Oracle without circuit breakers. A price that moves 24x in 20 minutes on a token with $2 million daily volume is not a real price discovery event. A TWAP with even a 30-minute window would have dampened the manipulation to near-uselessness. A circuit breaker that paused borrowing when an oracle price moved more than some threshold per hour would have done the same.

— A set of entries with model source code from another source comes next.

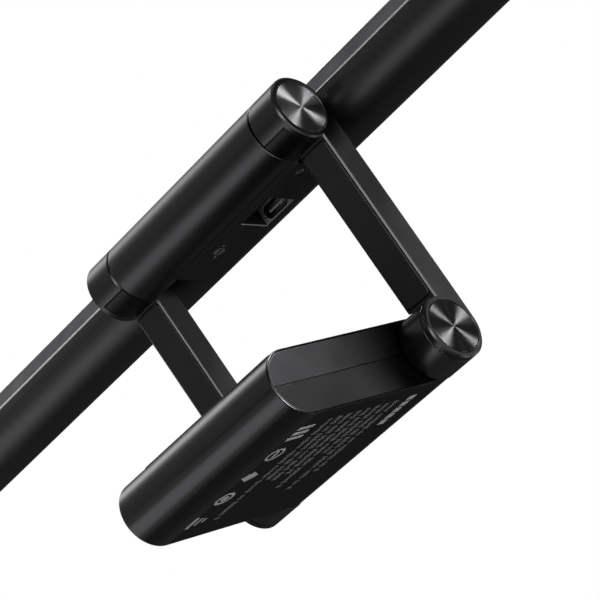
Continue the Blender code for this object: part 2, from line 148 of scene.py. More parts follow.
def rounded_box(y0, y1, z0, z1, radius, steps=8):
    points = arc(y1 - radius, z1 - radius, radius, 0.0, 90.0, steps)
    points += arc(y0 + radius, z1 - radius, radius, 90.0, 180.0, steps)
    points += arc(y0 + radius, z0 + radius, radius, 180.0, 270.0, steps)
    points += arc(y1 - radius, z0 + radius, radius, 270.0, 360.0, steps)
    return points


def edge_steps(edge, steps):
    """Pairs (inset, setback) along a rounded edge, from the flat face out to the side."""
    pairs = []
    for i in range(steps + 1):
        turn = math.radians(90.0 * i / steps)
        pairs.append((edge * (1 - math.sin(turn)), edge * (1 - math.cos(turn))))
    return pairs


# ---------------------------------------------------------------- mesh building

def add_object(name, data):
    made = bpy.data.objects.new(name, data)
    bpy.context.scene.collection.objects.link(made)
    return made


def join_rings(bm, here, there):
    """Fills the band between two rings of vertices with quads."""
    for i in range(len(here)):
        j = (i + 1) % len(here)
        bm.faces.new((here[i], here[j], there[j], there[i]))


def skin(bm, rings, closed=False, caps=True):
    """Joins rings of points by quads; closed joins the last ring to the first, caps fill the end rings."""
    made = [[bm.verts.new(p) for p in ring] for ring in rings]
    pairs = list(zip(made, made[1:]))
    if closed:
        pairs.append((made[-1], made[0]))
    for here, there in pairs:
        join_rings(bm, here, there)
    if caps and not closed:
        bm.faces.new(list(reversed(made[0])))
        bm.faces.new(made[-1])
    return made


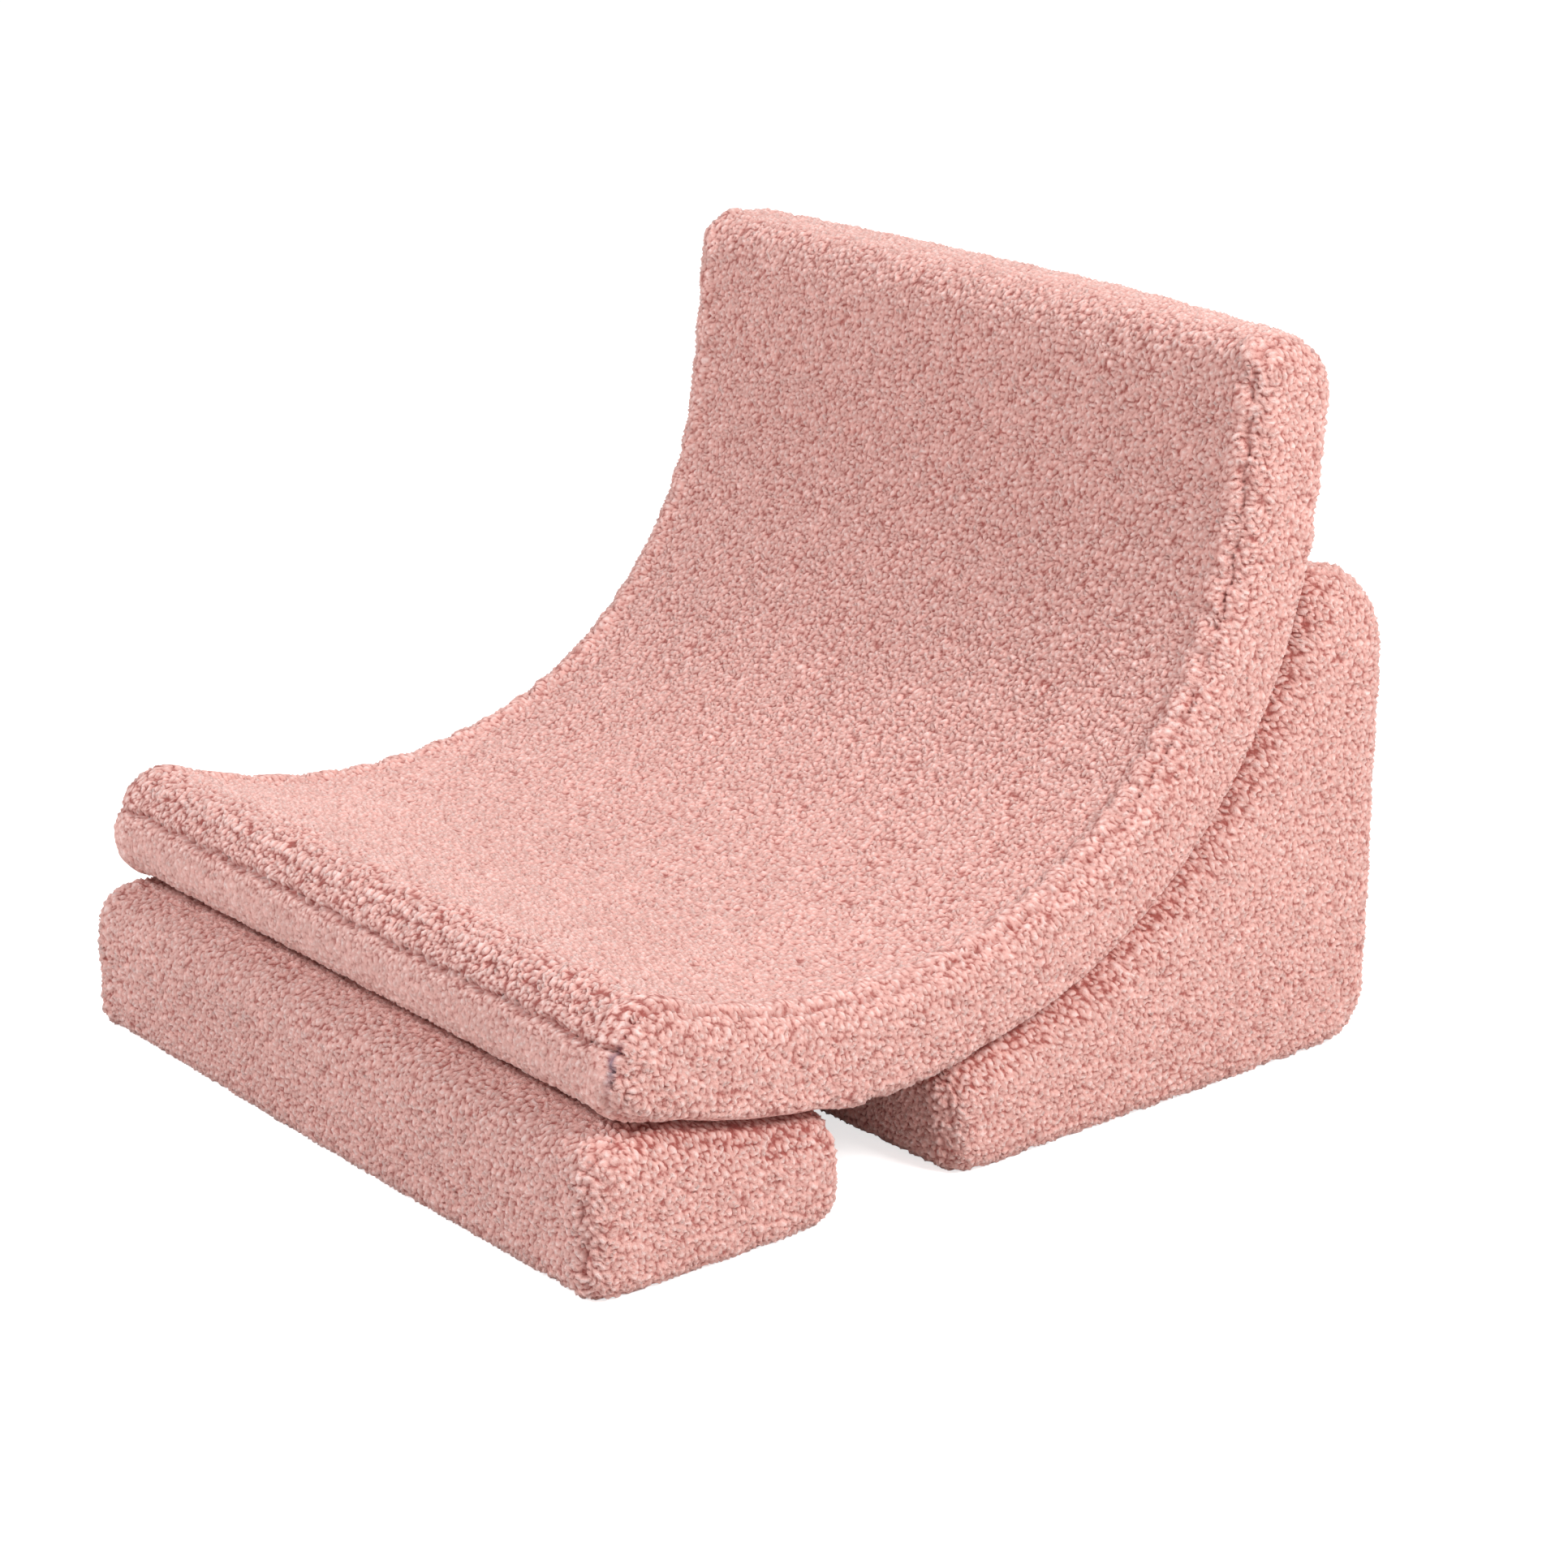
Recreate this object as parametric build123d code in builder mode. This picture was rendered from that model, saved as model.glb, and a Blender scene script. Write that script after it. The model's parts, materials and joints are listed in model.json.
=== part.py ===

The corrected approach for each:

// Only realized PnL counts toward borrowing
function getCollateral(address user) public view returns (uint) {
    return deposits[user] + realizedPnL[user];
    // Unrealized PnL tracked separately, excluded from borrow limit
}

// Price change rate limiting
uint constant MAX_PRICE_CHANGE_PER_HOUR = 50; // percent

function updatePrice(uint newPrice) external {
    uint priceChange = abs(newPrice - lastPrice) * 100 / lastPrice;
    uint timeSinceUpdate = block.timestamp - lastUpdate;

    if (timeSinceUpdate < 1 hours && priceChange > MAX_PRICE_CHANGE_PER_HOUR) {
        revert PriceChangeExceedsLimit();
    }

    lastPrice = newPrice;
    lastUpdate = block.timestamp;
}

Position limits based on actual market liquidity would add a third layer: if a token’s 24-hour volume is $2 million, the protocol probably shouldn’t allow a $400 million position denominated in that token.

What This Attack Class Looks Like

The Mango exploit was not unique in structure. Price oracle manipulation had been used to drain lending protocols before—Cream Finance, Compound with COMP, Inverse Finance. What made Mango notable was the scale of the manipulation relative to the underlying liquidity, the shamelessness of the public admission, and the governance negotiation that followed.

The pattern repeats because the underlying design tension is real: perpetual futures need mark prices from somewhere, and those prices will always be susceptible to manipulation if the underlying market is thin enough and the protocol’s position limits are set without regard to liquidity.

Protocols that use tokens with low market capitalization or trading volume as primary collateral need oracle designs that account for adversarial conditions, not just normal market behavior.